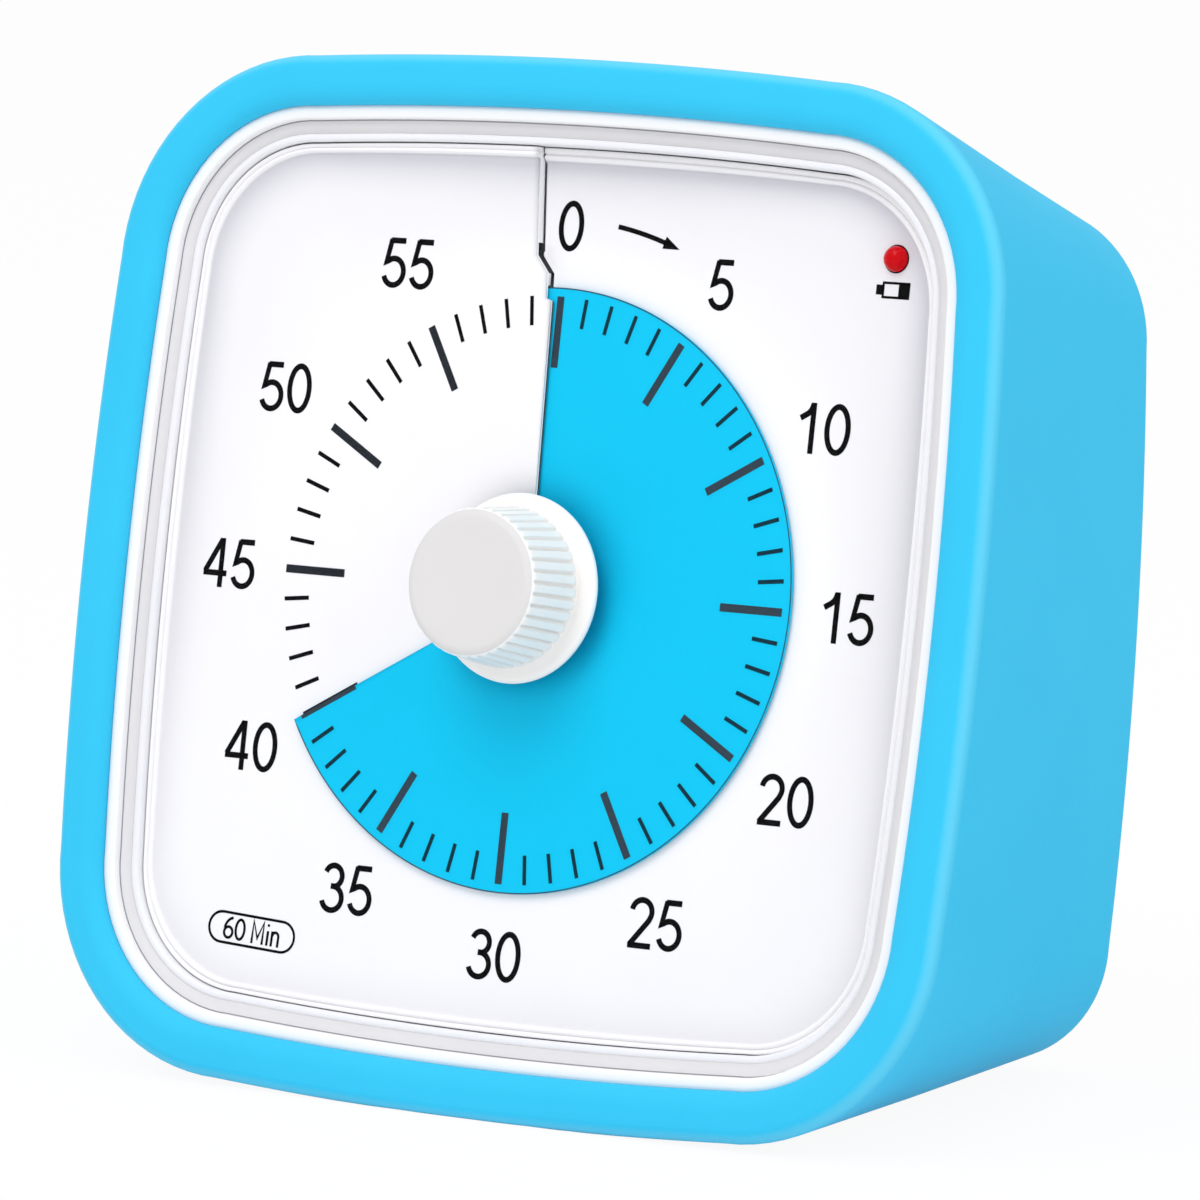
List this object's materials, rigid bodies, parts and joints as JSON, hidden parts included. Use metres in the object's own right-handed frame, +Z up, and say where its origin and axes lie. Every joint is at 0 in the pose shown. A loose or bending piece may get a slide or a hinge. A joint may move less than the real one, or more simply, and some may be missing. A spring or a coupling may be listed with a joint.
{
  "type": "visual countdown timer",
  "caption": "Leaning square countdown timer in a silicone sleeve: a ribbed knob winds a coloured disc out through a slit in the numbered dial; quartz movement inside.",
  "frame": {"origin": "centre of the case's footprint, on the surface it stands on", "axes": "+Z up, +X to the right as seen from the front, +Y to the back; the dial's face looks to -Y and leans back"},
  "size_m": [0.0824, 0.0472, 0.0809],
  "materials": {
    "silicone": "matte moulded silicone",
    "white_abs": "satin white ABS",
    "clear_window": "clear polycarbonate",
    "dial_sheet": "printed white polypropylene sheet",
    "support_plastic": "moulded grey-white",
    "disc_sheet": "dyed blue polypropylene sheet",
    "knob_plastic": "satin white ABS",
    "steel": "turned and stamped",
    "spring_bronze": "rolled phosphor bronze",
    "movement_plastic": "moulded acetal",
    "wheel_brass": "stamped",
    "magnet": "sintered, dark",
    "copper_wire": "enamelled winding",
    "board_laminate": "green laminate",
    "red_led": "clear red epoxy",
    "black_plastic": "moulded black",
    "switch_metal": "tinned steel",
    "cell_jacket": "plain printed jacket",
    "nickel_steel": "nickel plated",
    "wire_insulation": "insulated wire"
  },
  "bodies": {
    "case": {"silicone_sleeve": "silicone", "front_housing": "white_abs", "rear_housing": "white_abs", "window": "clear_window", "dial_plate": "dial_sheet", "dial_support": "support_plastic", "movement_base": "movement_plastic", "movement_cover": "movement_plastic", "stator": "steel", "coil_bobbin": "movement_plastic", "coil_winding": "copper_wire", "led_board": "board_laminate", "indicator_led": "red_led", "circuit_board": "board_laminate", "buzzer": "black_plastic", "volume_switch": "switch_metal", "alarm_switch": "switch_metal", "battery_cell": "cell_jacket", "positive_contact": "nickel_steel", "negative_spring": "nickel_steel", "housing_screws": "nickel_steel", "movement_screws": "nickel_steel", "board_screws": "nickel_steel", "battery_leads": "wire_insulation"},
    "knob": {"knob": "knob_plastic", "spindle": "steel", "clutch_spring": "spring_bronze"},
    "disc": {"timer_disc": "disc_sheet"},
    "centre_wheel": {"centre_wheel": "wheel_brass"},
    "second_wheel": {"second_wheel": "wheel_brass"},
    "first_wheel": {"first_wheel": "wheel_brass"},
    "rotor": {"rotor": "magnet"},
    "volume_slider": {"volume_slider": "black_plastic"},
    "alarm_slider": {"alarm_slider": "black_plastic"},
    "battery_door": {"battery_door": "white_abs"}
  },
  "joints": [
    {"name": "knob_turn", "type": "hinge", "parent": "case", "child": "knob", "pos_m": [0, -0.01317, 0.04], "axis": [0, 0.9836, -0.1805], "range_deg": [-240, 120]},
    {"name": "disc_rise", "type": "slide", "parent": "knob", "child": "disc", "axis": [0, -0.9836, 0.1805], "range_m": [-0.000605, 0.000305]},
    {"name": "first_wheel_spin", "type": "hinge", "parent": "case", "child": "first_wheel", "pos_m": [0.00039, -0.01571, 0.02611], "axis": [0, 0.9836, -0.1805], "continuous": true},
    {"name": "rotor_spin", "type": "hinge", "parent": "case", "child": "rotor", "pos_m": [0.00949, -0.01542, 0.02769], "axis": [0, 0.9836, -0.1805], "continuous": true},
    {"name": "second_wheel_spin", "type": "hinge", "parent": "case", "child": "second_wheel", "pos_m": [-0.0095, -0.01488, 0.03065], "axis": [0, 0.9836, -0.1805], "continuous": true},
    {"name": "centre_wheel_spin", "type": "hinge", "parent": "case", "child": "centre_wheel", "pos_m": [0, -0.01317, 0.04], "axis": [0, 0.9836, -0.1805], "continuous": true},
    {"name": "volume_slide", "type": "slide", "parent": "case", "child": "volume_slider", "axis": [1, 0, 0], "range_m": [0, 0.004]},
    {"name": "alarm_slide", "type": "slide", "parent": "case", "child": "alarm_slider", "axis": [1, 0, 0], "range_m": [0, 0.0025]},
    {"name": "battery_door_lift", "type": "slide", "parent": "case", "child": "battery_door", "axis": [0, 0.9979, -0.0645], "range_m": [0, 0.015]}
  ],
  "couplings": [
    {"joint": "disc_rise", "follows": "knob_turn", "m_per_rad": 0.00014324},
    {"joint": "rotor_spin", "follows": "first_wheel_spin", "ratio": -10},
    {"joint": "second_wheel_spin", "follows": "first_wheel_spin", "ratio": -0.083333},
    {"joint": "centre_wheel_spin", "follows": "first_wheel_spin", "ratio": 0.0055556}
  ]
}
════
### Goal:
Extract every line above exactly as it stands.

### Task answer:
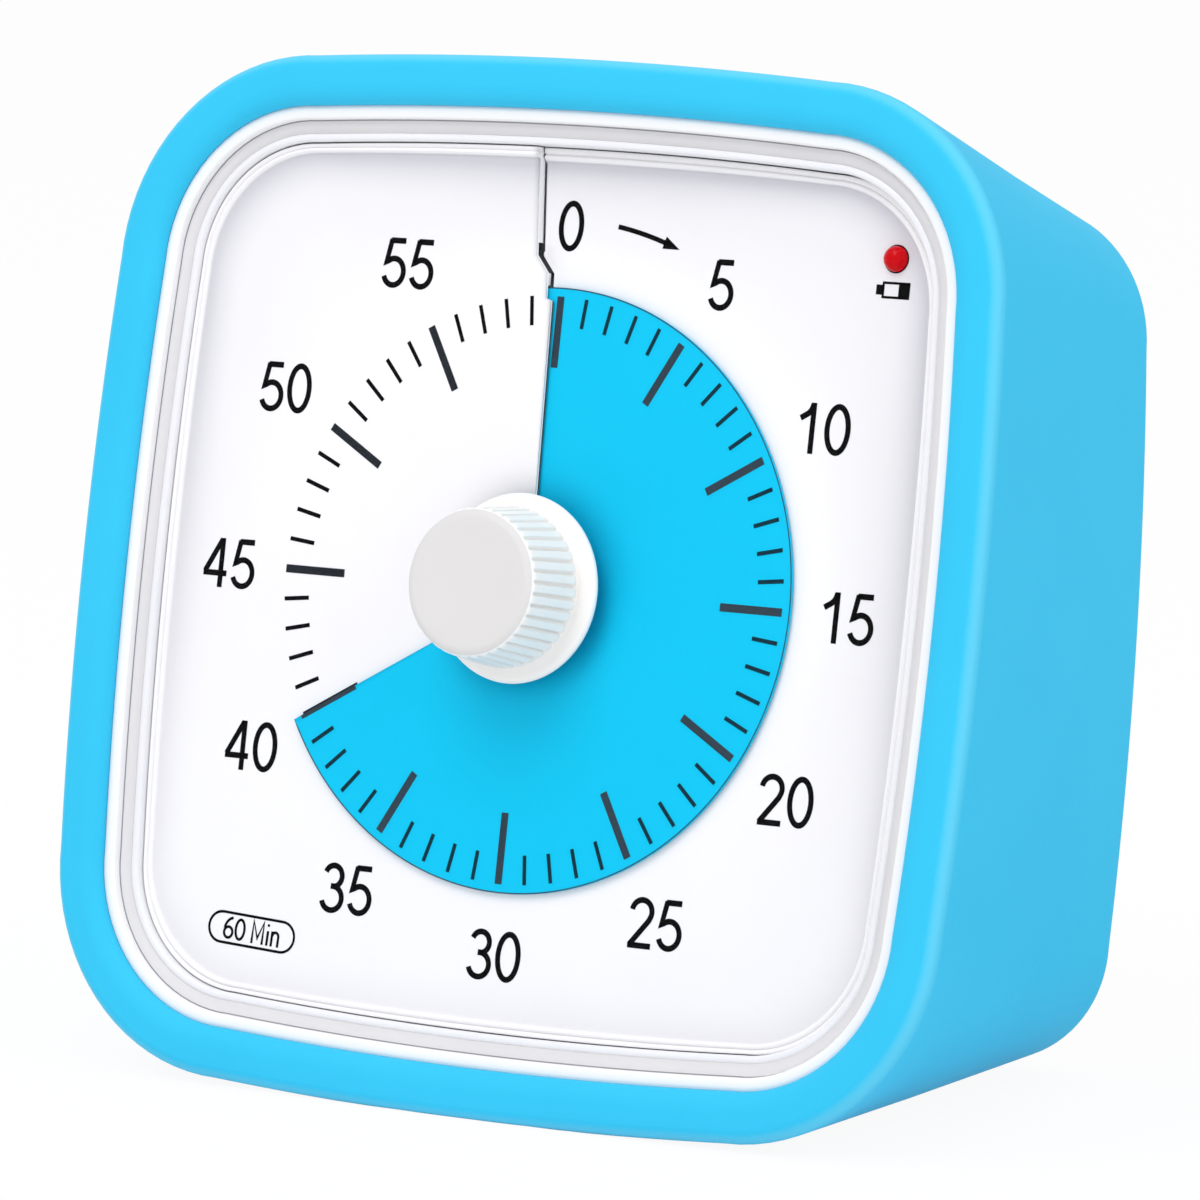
List this object's materials, rigid bodies, parts and joints as JSON, hidden parts included. Use metres in the object's own right-handed frame, +Z up, and say where its origin and axes lie. Every joint is at 0 in the pose shown. A loose or bending piece may get a slide or a hinge. A joint may move less than the real one, or more simply, and some may be missing. A spring or a coupling may be listed with a joint.
{
  "type": "visual countdown timer",
  "caption": "Leaning square countdown timer in a silicone sleeve: a ribbed knob winds a coloured disc out through a slit in the numbered dial; quartz movement inside.",
  "frame": {"origin": "centre of the case's footprint, on the surface it stands on", "axes": "+Z up, +X to the right as seen from the front, +Y to the back; the dial's face looks to -Y and leans back"},
  "size_m": [0.0824, 0.0472, 0.0809],
  "materials": {
    "silicone": "matte moulded silicone",
    "white_abs": "satin white ABS",
    "clear_window": "clear polycarbonate",
    "dial_sheet": "printed white polypropylene sheet",
    "support_plastic": "moulded grey-white",
    "disc_sheet": "dyed blue polypropylene sheet",
    "knob_plastic": "satin white ABS",
    "steel": "turned and stamped",
    "spring_bronze": "rolled phosphor bronze",
    "movement_plastic": "moulded acetal",
    "wheel_brass": "stamped",
    "magnet": "sintered, dark",
    "copper_wire": "enamelled winding",
    "board_laminate": "green laminate",
    "red_led": "clear red epoxy",
    "black_plastic": "moulded black",
    "switch_metal": "tinned steel",
    "cell_jacket": "plain printed jacket",
    "nickel_steel": "nickel plated",
    "wire_insulation": "insulated wire"
  },
  "bodies": {
    "case": {"silicone_sleeve": "silicone", "front_housing": "white_abs", "rear_housing": "white_abs", "window": "clear_window", "dial_plate": "dial_sheet", "dial_support": "support_plastic", "movement_base": "movement_plastic", "movement_cover": "movement_plastic", "stator": "steel", "coil_bobbin": "movement_plastic", "coil_winding": "copper_wire", "led_board": "board_laminate", "indicator_led": "red_led", "circuit_board": "board_laminate", "buzzer": "black_plastic", "volume_switch": "switch_metal", "alarm_switch": "switch_metal", "battery_cell": "cell_jacket", "positive_contact": "nickel_steel", "negative_spring": "nickel_steel", "housing_screws": "nickel_steel", "movement_screws": "nickel_steel", "board_screws": "nickel_steel", "battery_leads": "wire_insulation"},
    "knob": {"knob": "knob_plastic", "spindle": "steel", "clutch_spring": "spring_bronze"},
    "disc": {"timer_disc": "disc_sheet"},
    "centre_wheel": {"centre_wheel": "wheel_brass"},
    "second_wheel": {"second_wheel": "wheel_brass"},
    "first_wheel": {"first_wheel": "wheel_brass"},
    "rotor": {"rotor": "magnet"},
    "volume_slider": {"volume_slider": "black_plastic"},
    "alarm_slider": {"alarm_slider": "black_plastic"},
    "battery_door": {"battery_door": "white_abs"}
  },
  "joints": [
    {"name": "knob_turn", "type": "hinge", "parent": "case", "child": "knob", "pos_m": [0, -0.01317, 0.04], "axis": [0, 0.9836, -0.1805], "range_deg": [-240, 120]},
    {"name": "disc_rise", "type": "slide", "parent": "knob", "child": "disc", "axis": [0, -0.9836, 0.1805], "range_m": [-0.000605, 0.000305]},
    {"name": "first_wheel_spin", "type": "hinge", "parent": "case", "child": "first_wheel", "pos_m": [0.00039, -0.01571, 0.02611], "axis": [0, 0.9836, -0.1805], "continuous": true},
    {"name": "rotor_spin", "type": "hinge", "parent": "case", "child": "rotor", "pos_m": [0.00949, -0.01542, 0.02769], "axis": [0, 0.9836, -0.1805], "continuous": true},
    {"name": "second_wheel_spin", "type": "hinge", "parent": "case", "child": "second_wheel", "pos_m": [-0.0095, -0.01488, 0.03065], "axis": [0, 0.9836, -0.1805], "continuous": true},
    {"name": "centre_wheel_spin", "type": "hinge", "parent": "case", "child": "centre_wheel", "pos_m": [0, -0.01317, 0.04], "axis": [0, 0.9836, -0.1805], "continuous": true},
    {"name": "volume_slide", "type": "slide", "parent": "case", "child": "volume_slider", "axis": [1, 0, 0], "range_m": [0, 0.004]},
    {"name": "alarm_slide", "type": "slide", "parent": "case", "child": "alarm_slider", "axis": [1, 0, 0], "range_m": [0, 0.0025]},
    {"name": "battery_door_lift", "type": "slide", "parent": "case", "child": "battery_door", "axis": [0, 0.9979, -0.0645], "range_m": [0, 0.015]}
  ],
  "couplings": [
    {"joint": "disc_rise", "follows": "knob_turn", "m_per_rad": 0.00014324},
    {"joint": "rotor_spin", "follows": "first_wheel_spin", "ratio": -10},
    {"joint": "second_wheel_spin", "follows": "first_wheel_spin", "ratio": -0.083333},
    {"joint": "centre_wheel_spin", "follows": "first_wheel_spin", "ratio": 0.0055556}
  ]
}